Média tunisien : blogs contre presse


Par Oualid CHINE

En périodes de turbulences, nos blogs jouent un rôle informationnel de tout
premier plan. Que de trop nombreux titres de nos médias «reconnus» ont
renoncé à jouer. Ils se sont mis gentiment sur la touche, pour laisser la
parole aux jeunes. Tant mieux, puisque l’année leur est consacrée ! Le
dialogue avec les jeunes passe désormais aussi par le net. Et ils ont la
langue bien pendue ! Sur les blogs les phrases sont lapidaires, ce qui
n’offre guère d’espace à la redondance, et autres discours ronronnants. Pour
diverses raisons, bien connues des Tunisiens.

 

Paradoxalement, même des journalistes généralement «bien informés»,
commencent leur journée par une lecture attentive de quelques blogs. Et
depuis l’avènement des «agrégateurs», ces sites qui rassemblent sur une page
les commentaires de dizaines de blogs différents, la tache n’en est que plus
aisée.
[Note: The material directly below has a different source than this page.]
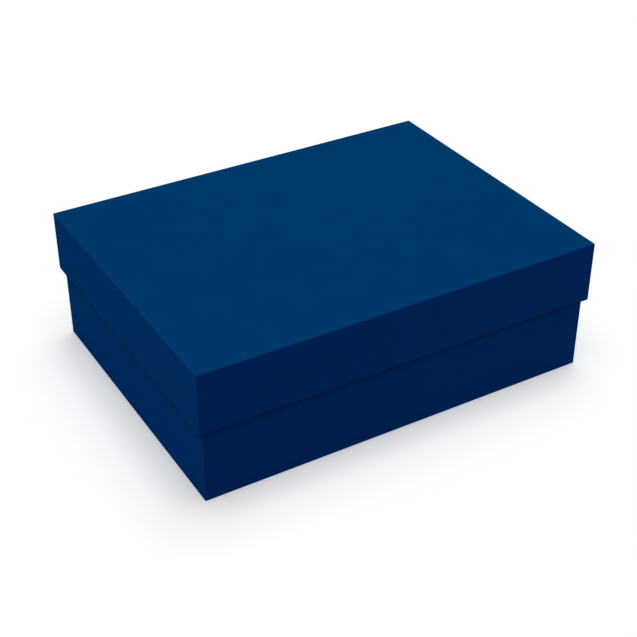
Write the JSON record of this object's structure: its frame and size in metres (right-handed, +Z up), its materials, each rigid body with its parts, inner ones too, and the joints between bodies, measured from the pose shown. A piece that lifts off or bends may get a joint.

La blogosphère tunisienne a déployé ses ailes pour s’intéresser à
tous les domaines touchant le Tunisien.

 

Nous n’avons pas, dans la presse écrite traditionnelle, des journaux
spécialisés dans le marketing et la publicité, par exemple. Des blogueurs
tunisiens ont pallié ce manque. Analysant, décortiquant les campagnes de
pub, et donnant leur point de vue de professionnel. Car quoiqu’on en dise,
ce ne sont pas toujours des amateurs qui s’expriment sur le Net. Mieux : ce
sont souvent des professionnels chevronnés, passionnés par leur métier, qui
font profiter leurs lecteurs en ligne de leur expérience. Quelques uns
commencent même par faire autorité.

 

Les blogueurs y gagnent en notoriété, leurs lecteurs acquièrent des
connaissances introuvables sur d’autres supports. Vu que la presse
spécialisée dans les hautes technologies, le marketing, et autres secteurs
pointus de l’économie, est encore à ses premiers balbutiements dans notre
pays. Sans même parler de la presse satirique tunisienne, autrefois
florissante, et qui s’est aujourd’hui perdue. Voilà que nos blogs s’y
mettent aussi ! Des plumes acérées (quoique le mot clavier aurait été plus
approprié), un sens de la dérision parfois poussé, que l’on aimerait trouver
plus souvent dans nos journaux imprimés.

 

Et quand les agrégateurs de blogs ne suffisent pas, restera toujours la
possibilité de suivre les liens que les blogueurs mettent sur leur site.
Offrant ainsi la possibilité aux internautes d’approfondir leurs recherche
dans le même champ d’intérêt. Que l’on soit intéressé par le haut débit (pas
si haut que ça, dans nos contrées), ou par les dernières actualités
concernant la communauté tunisienne au Canada, le raccourci des blogs permet
de gagner du temps, et de s’informer sur des sujets généralement soit
délaissés, soit traités à la légère par une presse qui, décidément,
s’éloigne des intérêts de ces concitoyens.

 

Certains mettent pourtant en cause la crédibilité de nos blogueurs. Ces
derniers ne la revendiquent pourtant pas. Puisqu’il s’agit clairement
d’opinions personnelles, d’impressions individuelles a priori
non-généralisables. Mais le nombre tous les jours croissant de blogs
traitant d’un même sujet, permet pourtant d’obtenir une image nette de la
réalité évoquée. Et après tout, la «presse classique» n’est pas, à cet
égard, tout à fait irréprochable. On ne compte d’ailleurs plus les
journalistes qui, parfois, après plus de 30 ans de carrière, sont venus
renforcer les rangs du net, par blogs interposés. Si les blogs et les
portails d’informations sont florissant, c’est aussi, peut-être, parce que
les tenants de la presse traditionnelle, leur ont abandonné le terrain. Tant
mieux pour le net tunisien. Dommage pour nos quotidiens.